__Your instructions__
Give the material again in full, matching it exactly.

__Data provided__
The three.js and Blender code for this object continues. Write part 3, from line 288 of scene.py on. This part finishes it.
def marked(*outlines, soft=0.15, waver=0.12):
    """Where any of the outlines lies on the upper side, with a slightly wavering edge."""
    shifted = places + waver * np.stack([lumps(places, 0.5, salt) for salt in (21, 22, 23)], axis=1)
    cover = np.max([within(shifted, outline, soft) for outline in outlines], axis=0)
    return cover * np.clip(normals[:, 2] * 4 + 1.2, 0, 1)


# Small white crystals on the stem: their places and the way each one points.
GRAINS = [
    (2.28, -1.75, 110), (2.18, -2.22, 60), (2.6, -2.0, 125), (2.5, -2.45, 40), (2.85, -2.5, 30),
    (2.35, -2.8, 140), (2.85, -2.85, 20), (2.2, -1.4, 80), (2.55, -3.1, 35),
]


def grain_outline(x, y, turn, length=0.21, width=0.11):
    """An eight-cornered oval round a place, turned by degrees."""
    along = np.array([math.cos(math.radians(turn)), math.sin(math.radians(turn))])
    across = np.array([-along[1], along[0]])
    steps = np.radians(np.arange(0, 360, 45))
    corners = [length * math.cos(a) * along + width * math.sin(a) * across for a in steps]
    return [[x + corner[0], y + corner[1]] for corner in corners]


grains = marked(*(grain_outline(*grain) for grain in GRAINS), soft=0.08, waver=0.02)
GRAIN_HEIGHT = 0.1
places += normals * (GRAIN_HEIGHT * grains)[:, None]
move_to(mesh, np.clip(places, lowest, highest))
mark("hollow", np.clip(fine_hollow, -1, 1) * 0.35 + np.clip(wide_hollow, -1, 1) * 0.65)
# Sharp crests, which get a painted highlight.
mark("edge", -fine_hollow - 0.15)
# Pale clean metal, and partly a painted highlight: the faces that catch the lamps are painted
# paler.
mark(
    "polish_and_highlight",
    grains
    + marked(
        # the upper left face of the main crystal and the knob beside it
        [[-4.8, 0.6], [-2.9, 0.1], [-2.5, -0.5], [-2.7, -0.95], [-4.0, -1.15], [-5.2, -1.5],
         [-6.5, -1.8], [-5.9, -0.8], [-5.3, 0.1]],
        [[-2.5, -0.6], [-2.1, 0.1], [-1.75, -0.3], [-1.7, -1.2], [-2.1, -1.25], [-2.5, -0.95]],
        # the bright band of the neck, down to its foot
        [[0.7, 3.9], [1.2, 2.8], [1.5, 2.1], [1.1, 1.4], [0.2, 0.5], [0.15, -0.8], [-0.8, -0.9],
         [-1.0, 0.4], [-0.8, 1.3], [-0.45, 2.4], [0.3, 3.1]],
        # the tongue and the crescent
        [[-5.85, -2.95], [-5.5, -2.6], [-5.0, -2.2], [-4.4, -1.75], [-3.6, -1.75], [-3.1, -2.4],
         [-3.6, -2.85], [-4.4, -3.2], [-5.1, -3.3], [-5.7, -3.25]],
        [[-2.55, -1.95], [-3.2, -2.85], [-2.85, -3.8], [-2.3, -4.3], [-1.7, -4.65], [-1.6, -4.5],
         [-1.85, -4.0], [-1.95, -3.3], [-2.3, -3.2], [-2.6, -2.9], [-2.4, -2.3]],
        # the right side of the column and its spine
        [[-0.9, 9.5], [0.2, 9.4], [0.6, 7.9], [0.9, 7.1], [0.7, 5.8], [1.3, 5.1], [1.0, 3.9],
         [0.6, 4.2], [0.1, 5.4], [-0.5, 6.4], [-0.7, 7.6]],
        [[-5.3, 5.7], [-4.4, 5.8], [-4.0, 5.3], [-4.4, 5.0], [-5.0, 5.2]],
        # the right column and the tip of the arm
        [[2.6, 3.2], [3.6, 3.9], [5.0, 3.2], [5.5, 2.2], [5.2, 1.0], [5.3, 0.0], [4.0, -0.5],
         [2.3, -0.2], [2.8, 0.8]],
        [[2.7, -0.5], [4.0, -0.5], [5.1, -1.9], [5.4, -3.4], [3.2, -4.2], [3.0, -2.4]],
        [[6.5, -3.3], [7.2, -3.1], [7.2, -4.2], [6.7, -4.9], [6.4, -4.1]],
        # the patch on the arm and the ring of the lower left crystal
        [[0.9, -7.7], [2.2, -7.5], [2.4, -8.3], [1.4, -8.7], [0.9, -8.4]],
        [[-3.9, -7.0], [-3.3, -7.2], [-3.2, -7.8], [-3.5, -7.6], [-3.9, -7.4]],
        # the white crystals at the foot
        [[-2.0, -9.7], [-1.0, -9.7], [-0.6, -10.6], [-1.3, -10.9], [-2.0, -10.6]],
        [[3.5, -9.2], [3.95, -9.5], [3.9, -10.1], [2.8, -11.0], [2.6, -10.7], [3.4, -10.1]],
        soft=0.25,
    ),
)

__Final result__
The three.js and Blender code for this object continues. Write part 3, from line 288 of scene.py on. This part finishes it.
def marked(*outlines, soft=0.15, waver=0.12):
    """Where any of the outlines lies on the upper side, with a slightly wavering edge."""
    shifted = places + waver * np.stack([lumps(places, 0.5, salt) for salt in (21, 22, 23)], axis=1)
    cover = np.max([within(shifted, outline, soft) for outline in outlines], axis=0)
    return cover * np.clip(normals[:, 2] * 4 + 1.2, 0, 1)


# Small white crystals on the stem: their places and the way each one points.
GRAINS = [
    (2.28, -1.75, 110), (2.18, -2.22, 60), (2.6, -2.0, 125), (2.5, -2.45, 40), (2.85, -2.5, 30),
    (2.35, -2.8, 140), (2.85, -2.85, 20), (2.2, -1.4, 80), (2.55, -3.1, 35),
]


def grain_outline(x, y, turn, length=0.21, width=0.11):
    """An eight-cornered oval round a place, turned by degrees."""
    along = np.array([math.cos(math.radians(turn)), math.sin(math.radians(turn))])
    across = np.array([-along[1], along[0]])
    steps = np.radians(np.arange(0, 360, 45))
    corners = [length * math.cos(a) * along + width * math.sin(a) * across for a in steps]
    return [[x + corner[0], y + corner[1]] for corner in corners]


grains = marked(*(grain_outline(*grain) for grain in GRAINS), soft=0.08, waver=0.02)
GRAIN_HEIGHT = 0.1
places += normals * (GRAIN_HEIGHT * grains)[:, None]
move_to(mesh, np.clip(places, lowest, highest))
mark("hollow", np.clip(fine_hollow, -1, 1) * 0.35 + np.clip(wide_hollow, -1, 1) * 0.65)
# Sharp crests, which get a painted highlight.
mark("edge", -fine_hollow - 0.15)
# Pale clean metal, and partly a painted highlight: the faces that catch the lamps are painted
# paler.
mark(
    "polish_and_highlight",
    grains
    + marked(
        # the upper left face of the main crystal and the knob beside it
        [[-4.8, 0.6], [-2.9, 0.1], [-2.5, -0.5], [-2.7, -0.95], [-4.0, -1.15], [-5.2, -1.5],
         [-6.5, -1.8], [-5.9, -0.8], [-5.3, 0.1]],
        [[-2.5, -0.6], [-2.1, 0.1], [-1.75, -0.3], [-1.7, -1.2], [-2.1, -1.25], [-2.5, -0.95]],
        # the bright band of the neck, down to its foot
        [[0.7, 3.9], [1.2, 2.8], [1.5, 2.1], [1.1, 1.4], [0.2, 0.5], [0.15, -0.8], [-0.8, -0.9],
         [-1.0, 0.4], [-0.8, 1.3], [-0.45, 2.4], [0.3, 3.1]],
        # the tongue and the crescent
        [[-5.85, -2.95], [-5.5, -2.6], [-5.0, -2.2], [-4.4, -1.75], [-3.6, -1.75], [-3.1, -2.4],
         [-3.6, -2.85], [-4.4, -3.2], [-5.1, -3.3], [-5.7, -3.25]],
        [[-2.55, -1.95], [-3.2, -2.85], [-2.85, -3.8], [-2.3, -4.3], [-1.7, -4.65], [-1.6, -4.5],
         [-1.85, -4.0], [-1.95, -3.3], [-2.3, -3.2], [-2.6, -2.9], [-2.4, -2.3]],
        # the right side of the column and its spine
        [[-0.9, 9.5], [0.2, 9.4], [0.6, 7.9], [0.9, 7.1], [0.7, 5.8], [1.3, 5.1], [1.0, 3.9],
         [0.6, 4.2], [0.1, 5.4], [-0.5, 6.4], [-0.7, 7.6]],
        [[-5.3, 5.7], [-4.4, 5.8], [-4.0, 5.3], [-4.4, 5.0], [-5.0, 5.2]],
        # the right column and the tip of the arm
        [[2.6, 3.2], [3.6, 3.9], [5.0, 3.2], [5.5, 2.2], [5.2, 1.0], [5.3, 0.0], [4.0, -0.5],
         [2.3, -0.2], [2.8, 0.8]],
        [[2.7, -0.5], [4.0, -0.5], [5.1, -1.9], [5.4, -3.4], [3.2, -4.2], [3.0, -2.4]],
        [[6.5, -3.3], [7.2, -3.1], [7.2, -4.2], [6.7, -4.9], [6.4, -4.1]],
        # the patch on the arm and the ring of the lower left crystal
        [[0.9, -7.7], [2.2, -7.5], [2.4, -8.3], [1.4, -8.7], [0.9, -8.4]],
        [[-3.9, -7.0], [-3.3, -7.2], [-3.2, -7.8], [-3.5, -7.6], [-3.9, -7.4]],
        # the white crystals at the foot
        [[-2.0, -9.7], [-1.0, -9.7], [-0.6, -10.6], [-1.3, -10.9], [-2.0, -10.6]],
        [[3.5, -9.2], [3.95, -9.5], [3.9, -10.1], [2.8, -11.0], [2.6, -10.7], [3.4, -10.1]],
        soft=0.25,
    ),
)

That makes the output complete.